Whereas, the Bitcoin City serves as a place for the whole group of people to adopt BTC as their primary payment method, and the experiment seems to be going really well. The Dutch authorities have made no indication they intend to regulate this currency and bitcoin exchanges, which has led to a bit of money-laundering thus far.
BTC in America
America is seen to be the key player of the Western world when it comes to the advancements being made and attitudes held. Bitcoin is a revolution for the finance industry the same way that these countries were a revolution from the British way of living. If there is anywhere you would expect Bitcoin exchanges to catch on fast, it is America. Silicon Valley has been thought of the root of worldwide innovation for a while, but as companies such as Amazon and Shopify appear, more innovation hubs are being created.
Innovation hubs are important not because of the companies present, but the workers and genius that power these companies. The more innovation hubs there are, the more genius is unlocked and can be put towards advancing BTC, bitcoin exchanges and blockchain technology as a whole. One example of this is the North American Bitcoin Conference which is slated for January of 2018 in Miami. The conference is hosted by an ace team that has run 12 similar conferences in the last five years and will focus on Bitcoin, ICO’s, and the future of the technology.
TAXES: capital gains and business tax
With Toronto and Vancouver being the major Bitcoin hubs, Canada can be considered very friendly towards Bitcoin startups. Cryptocurrency and bitcoin exchanges are regulated under the AML laws within Canada and is expected to be reported as the business or investment income. There are numerous Bitcoin ATM’s in Canada, as well as conferences, and it has even shown a willingness to develop its own digital currency in the future.

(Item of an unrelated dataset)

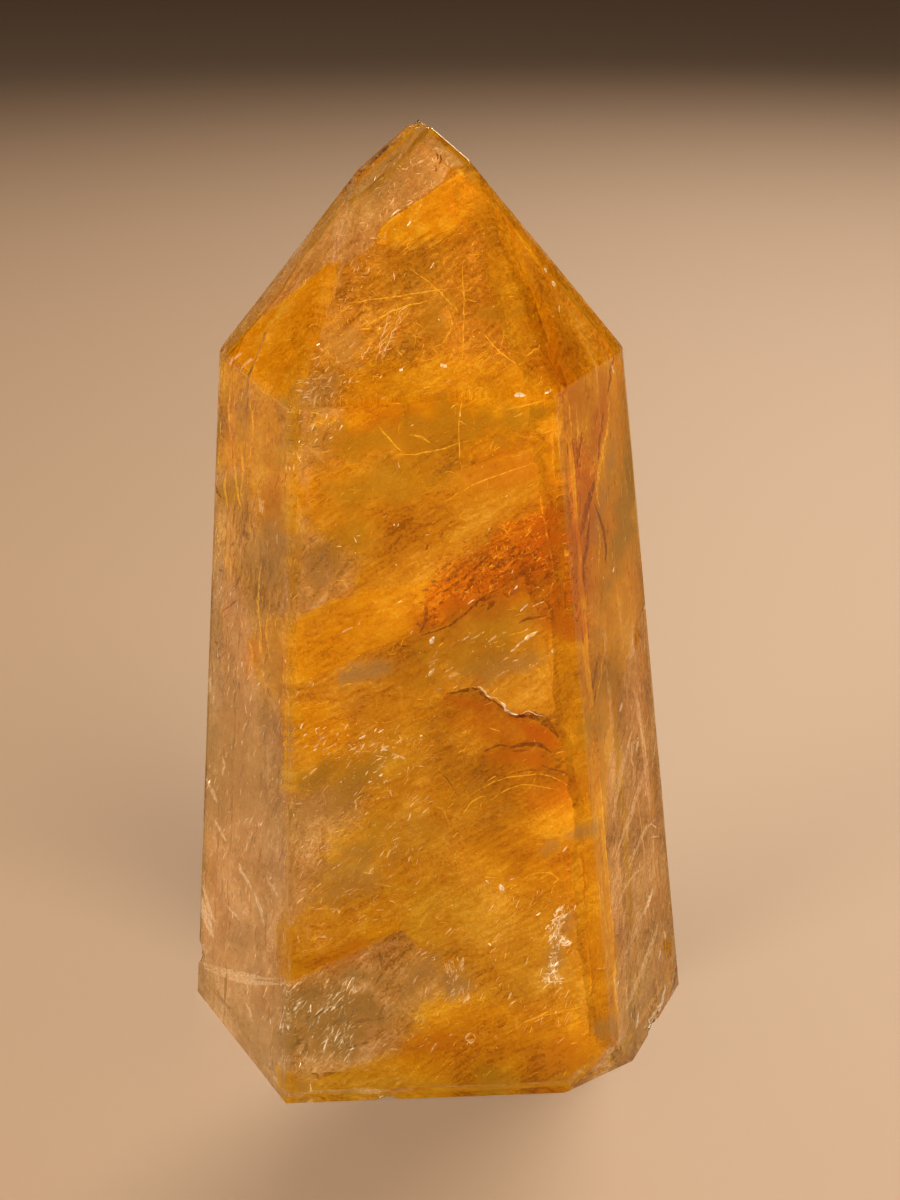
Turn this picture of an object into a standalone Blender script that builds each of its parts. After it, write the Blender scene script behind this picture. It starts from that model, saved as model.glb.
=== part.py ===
# Polished quartz tower: a six-sided column that narrows upwards and ends in a six-sided point.
#
# It is cut from one rough block, with one flat cut for each facet, and polishing then rounds
# the arrises a little. Z runs up the column. The flat base lies on z = 0, with the middle of
# its bounding box at the origin, and the front facet faces -Y. All lengths are in metres.
from math import cos, radians, sin

import bmesh
import bpy
from mathutils import Vector

MM = 0.001

# The rough block that the tower is cut from.
BLOCK_WIDTH = 80.0 * MM
BLOCK_HEIGHT = 110.0 * MM

# Column facets: heading of the facet in degrees from +X, its distance from the axis at the
# base, and how far it leans inwards going up, in degrees.
SIDE_FACETS = {
    "right_back": (30.2, 21.4 * MM, 5.0),
    "back": (91.5, 21.2 * MM, 4.2),
    "left_back": (150.3, 21.0 * MM, 4.6),
    "left_front": (-150.3, 23.7 * MM, 3.6),
    "front": (-86.9, 21.0 * MM, 3.8),
    "right_front": (-25.0, 24.1 * MM, 6.9),
}

# Point facets: heading in degrees from +X, steepness from the horizontal in degrees, and the
# height at which the facet's plane would cross the column's axis.
POINT_FACETS = {
    "right_back": (26.5, 51.2, 89.0 * MM),
    "back": (92.0, 53.0, 93.8 * MM),
    "left_back": (149.3, 56.5, 93.1 * MM),
    "left_front": (-146.3, 54.7, 96.4 * MM),
    "front": (-88.6, 51.0, 89.2 * MM),
    "right_front": (-25.0, 55.2, 91.7 * MM),
}

# The front right corner of the base is cut off by a small facet that undercuts the column,
# described as a side facet that leans outwards.
CORNER_FACET = (-54.5, 23.7 * MM, -19.2)

# Polishing rounds every arris, the ones around the base too.
ARRIS_WIDTH = 0.9 * MM
ARRIS_SEGMENTS = 3
SHARP_ARRIS_ANGLE = radians(15.0)

# Yellow quartz, clear under a glassy polish.
QUARTZ_COLOUR = (0.78, 0.40, 0.05, 1.0)
QUARTZ_ROUGHNESS = 0.05
QUARTZ_IOR = 1.544
QUARTZ_TRANSMISSION = 0.5


def clear_scene():
    for item in list(bpy.data.objects):
        bpy.data.objects.remove(item, do_unlink=True)


def heading_vector(heading):
    """Level unit vector that points at a heading in degrees."""
    return Vector((cos(radians(heading)), sin(radians(heading)), 0.0))


def side_plane(heading, distance, lean):
    """A point and the outward normal of a column facet."""
    outward = heading_vector(heading)
    normal = outward * cos(radians(lean)) + Vector((0.0, 0.0, sin(radians(lean))))
    return outward * distance, normal


def point_plane(heading, steepness, axis_height):
    """A point and the outward normal of a facet of the tower's point."""
    outward = heading_vector(heading)
    normal = outward * sin(radians(steepness)) + Vector((0.0, 0.0, cos(radians(steepness))))
    return Vector((0.0, 0.0, axis_height)), normal


def rough_block(bm):
    """A box that stands on z = 0."""
    bmesh.ops.create_cube(bm, size=1.0)
    bmesh.ops.scale(bm, verts=bm.verts, vec=(BLOCK_WIDTH, BLOCK_WIDTH, BLOCK_HEIGHT))
    bmesh.ops.translate(bm, verts=bm.verts, vec=(0.0, 0.0, BLOCK_HEIGHT / 2.0))


def cut_facet(bm, point, normal):
    """Cut away what lies outside a plane and close the stone with the new facet."""
    everything = bm.verts[:] + bm.edges[:] + bm.faces[:]
    cut = bmesh.ops.bisect_plane(bm, geom=everything, plane_co=point, plane_no=normal, clear_outer=True)
    rim = [item for item in cut["geom_cut"] if isinstance(item, bmesh.types.BMEdge)]
    bmesh.ops.edgeloop_fill(bm, edges=rim)


def centre_on_base(bm):
    """Move the stone level so that its bounding box is centred on the Z axis."""
    middle = Vector((0.0, 0.0, 0.0))
    for axis in (0, 1):
        places = [vert.co[axis] for vert in bm.verts]
        middle[axis] = (min(places) + max(places)) / 2.0
    bmesh.ops.translate(bm, verts=bm.verts, vec=-middle)


def faceted_stone():
    """Mesh of the tower with sharp arrises."""
    bm = bmesh.new()
    rough_block(bm)
    for facet in SIDE_FACETS.values():
        cut_facet(bm, *side_plane(*facet))
    for facet in POINT_FACETS.values():
        cut_facet(bm, *point_plane(*facet))
    cut_facet(bm, *side_plane(*CORNER_FACET))
    centre_on_base(bm)
    bmesh.ops.recalc_face_normals(bm, faces=bm.faces)
    mesh = bpy.data.meshes.new("quartz_tower")
    bm.to_mesh(mesh)
    bm.free()
    return mesh


def quartz_material():
    material = bpy.data.materials.new("golden_quartz")
    material.use_nodes = True
    shader = material.node_tree.nodes["Principled BSDF"]
    shader.inputs["Base Color"].default_value = QUARTZ_COLOUR
    shader.inputs["Roughness"].default_value = QUARTZ_ROUGHNESS
    shader.inputs["Metallic"].default_value = 0.0
    shader.inputs["IOR"].default_value = QUARTZ_IOR
    shader.inputs["Transmission Weight"].default_value = QUARTZ_TRANSMISSION
    return material


def round_arrises(tower):
    """Soften the arrises as polishing does."""
    polish = tower.modifiers.new("polished_arrises", "BEVEL")
    polish.width = ARRIS_WIDTH
    polish.segments = ARRIS_SEGMENTS
    polish.limit_method = "ANGLE"
    polish.angle_limit = SHARP_ARRIS_ANGLE


def build_tower():
    collection = bpy.data.collections.new("golden_quartz_tower")
    bpy.context.scene.collection.children.link(collection)
    tower = bpy.data.objects.new("quartz_tower", faceted_stone())
    tower.data.materials.append(quartz_material())
    collection.objects.link(tower)
    round_arrises(tower)
    return tower


clear_scene()
build_tower()
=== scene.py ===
import math
import random

import bmesh
import bpy
import numpy
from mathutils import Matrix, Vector, geometry, interpolate, noise
from mathutils.bvhtree import BVHTree


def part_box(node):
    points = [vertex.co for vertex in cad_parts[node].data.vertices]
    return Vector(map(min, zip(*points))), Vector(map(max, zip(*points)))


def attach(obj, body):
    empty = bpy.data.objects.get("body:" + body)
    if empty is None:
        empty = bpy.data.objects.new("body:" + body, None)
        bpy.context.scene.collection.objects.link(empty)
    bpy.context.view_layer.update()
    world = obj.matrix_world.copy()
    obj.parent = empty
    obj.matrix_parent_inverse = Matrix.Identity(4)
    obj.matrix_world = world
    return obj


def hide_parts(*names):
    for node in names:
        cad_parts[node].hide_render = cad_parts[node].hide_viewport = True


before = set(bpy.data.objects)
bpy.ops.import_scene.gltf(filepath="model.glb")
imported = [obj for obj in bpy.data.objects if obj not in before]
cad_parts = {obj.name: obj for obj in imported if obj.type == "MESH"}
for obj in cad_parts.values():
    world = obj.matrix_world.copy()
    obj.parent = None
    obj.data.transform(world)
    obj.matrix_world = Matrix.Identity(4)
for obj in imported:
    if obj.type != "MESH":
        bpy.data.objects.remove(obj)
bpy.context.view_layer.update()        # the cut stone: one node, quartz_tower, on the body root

mm = 0.001                  # in metres
quartzIor = 1.544
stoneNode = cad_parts["quartz_tower"]


# small helpers
def hexToLinear(hexColour):  # "#rrggbb" to the linear colour that the shaders take
    channels = []
    for start in (1, 3, 5):
        value = int(hexColour[start:start + 2], 16) / 255.0
        channels.append(value / 12.92 if value <= 0.04045 else ((value + 0.055) / 1.055) ** 2.4)
    return (*channels, 1.0)


def addNode(tree, kind, inputs=None, **settings):
    # adds a node with its settings; inputs holds sockets to link and plain values, by name or number
    node = tree.nodes.new(kind)
    for name, value in settings.items():
        setattr(node, name, value)
    for name, value in (inputs or {}).items():
        if isinstance(value, bpy.types.NodeSocket):
            tree.links.new(value, node.inputs[name])
        else:
            node.inputs[name].default_value = value
    return node


def seedShift(name, wide, high):  # gives each piece its own place in the noise
    return Vector((len(name) * wide, sum(map(ord, name)) * high, 0.0))


def newMaterial(name):
    material = bpy.data.materials.new(name)
    material.use_nodes = True
    material.node_tree.nodes.clear()
    return material, material.node_tree


def finishPiece(name, bm, material):
    # turns a bmesh into a piece of the stone that rides with it
    mesh = bpy.data.meshes.new(name)
    bm.to_mesh(mesh)
    bm.free()
    mesh.materials.append(material)
    mesh.shade_smooth()
    piece = bpy.data.objects.new(name, mesh)
    piece.visible_shadow = False        # lamps light what lies deep in the stone, as in real quartz
    bpy.context.scene.collection.objects.link(piece)
    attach(piece, "root")
    return piece


# camera
cameraView = {
    "place": (0.014 * mm, -165.5 * mm, 109.5 * mm),
    "lookDown": 21.65,      # degrees below the horizon
    "turnRight": 0.41,      # degrees
    "lens": 54.0,
    "sensor": 36.0,         # on the picture's long side
    "pictureWide": 900.0,
    "pictureHigh": 1200.0,
    "pointsPerMm": 9.5,     # the picture's points to a mm of the stone
    "nearest": 0.01,        # metres
    "farthest": 10.0,
}


def makeCamera():
    data = bpy.data.cameras.new("camera")
    data.lens = cameraView["lens"]
    data.sensor_width = cameraView["sensor"]
    data.clip_start = cameraView["nearest"]
    data.clip_end = cameraView["farthest"]
    camera = bpy.data.objects.new("camera", data)
    camera.location = cameraView["place"]
    tilt = math.radians(90.0 - cameraView["lookDown"])
    camera.rotation_euler = (tilt, 0.0, -math.radians(cameraView["turnRight"]))
    bpy.context.scene.collection.objects.link(camera)
    bpy.context.scene.camera = camera
    bpy.context.view_layer.update()
    return camera.matrix_world.to_3x3()


pictureTurn = makeCamera()


def pictureRay(x, y):  # direction of the camera's ray through a point of the 900 x 1200 picture
    focal = cameraView["lens"] / cameraView["sensor"] * cameraView["pictureHigh"]
    across = (x - cameraView["pictureWide"] / 2.0) / focal
    up = (cameraView["pictureHigh"] / 2.0 - y) / focal
    return (pictureTurn @ Vector((across, up, -1.0))).normalized()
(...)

Canada is the prime example of a country with a massive economy and numerous intelligent investors who would like to get involved in the industry, but cannot find the means to enter. The options for bitcoin exchanges are quite limited and, as a result, it takes significantly more effort to find a platform Canadians are permitted to trade on. Waterloo has become a major innovation hub in the country, and it is about time that a Coinbase equivalent emerged so the perceived barriers to entry for investment into Bitcoin can disappear.
The United States
TAXES: marginal rate or capital gains rate
The United States of America is among the most technologically developed and advanced countries, so it makes sense that cryptocurrencies would have caught on so quickly there. Silicon Valley is one factor, but also the immense wealth present in the country has made it possible for blockchain startups to pop up. As a major financial superpower, most countries are watching to see what the US does and how it works.
Additionally, the use of LocalBitcoins as bitcoin exchange has greatly increased since its inception. This can be attributed to the nature of the US economy where many of the richest people, and therefore most likely to have disposable income they are willing to invest in Bitcoin, are concentrated in several areas defined by large cities.
Bitcoin in Asia
Asia is seen to be the future of the world economy. As we see more and more Internet users come online, we are expecting a massive change in the finance world. Startups are looking for ways to monetize the previously unharnessed power of the Asian citizen. Unlike the west, where everyone has credit histories, there is a dearth of information on individuals in Asia. This creates a massive opportunity for whatever technology can empower these people. BTC (and bitcoin exchanges) is clearly one such technology as it enables users to directly manage their own cash without the aid of a bank.
China has always been known for its privacy issues, and that is another reason why an idea like Bitcoin can have a lot more power there. Recently, China has announced a ban on the trading of Bitcoin, but this is not expected to last. It is more likely that the Chinese government is going to search for ways to control bitcoin exchanges a little better and then integrate into the economy. Due to certain competitive advantages in the Bitcoin mining space, China is the leading miner of Bitcoin, with approximately 50% of the global mining network power.
Additionally, non-existent trading fees mean that China also accounts for 70% of the global trading volume of Bitcoin. As a whole, this creates a massive market that is ready to flourish if it can properly be integrated with the outside world without being stifled too much by the Chinese government. The same applies to a lot of the more authoritarian countries in Asia that would benefit from having a stronger financial system.
Japan is known as a very Bitcoin-friendly country and has allowed a lot of different bitcoin exchanges to set up shop recently. This makes Japan unique compared to other Asian countries, which gives it a very pro-business advantage. Laws were recently passed which declare Bitcoin a form of payment, but not legal currency. This puts it in the zone of being regulated, but not being fully taxed in the same way as regular currency. The big worry for Japanese regulators is money-laundering, and they have remained vigilant to potential abuses of the cryptocurrency.
When an economy such as Japan shows a positive outlook on BTC and bitcoin exchanges, the result is a huge potential inflow of money. Many have credited part of the massive rise in Bitcoin’s value (~$125 billion) to the positive indication the Japanese government began to give it in 2017. There are clearly many other factors involved, but it is true that a positive regulatory stance can be a strong contributing factor in consumer sentiment.
South Korea has always been known as a very technologically advanced country. Bitcoin exchanges are currently not regulated, although there are no longer any bans on trading BTC in South Korea. Since there are no regulations, a lot of Bitcoin-related businesses have popped up. Everything from ATM’s to trading platforms is coming into existence, which is creating a huge opportunity for investors who believe in the cryptocurrency’s future. Additionally, a lot of conferences and communities relating to Bitcoin have emerged in South Korea.
Although cryptocurrencies and bitcoin exchanges have received a positive feedback from the South Korean government, ICO’s have not. The Financial Services Commission has put out a full ban on them until they can find a way to properly regulate this new form of venture capital.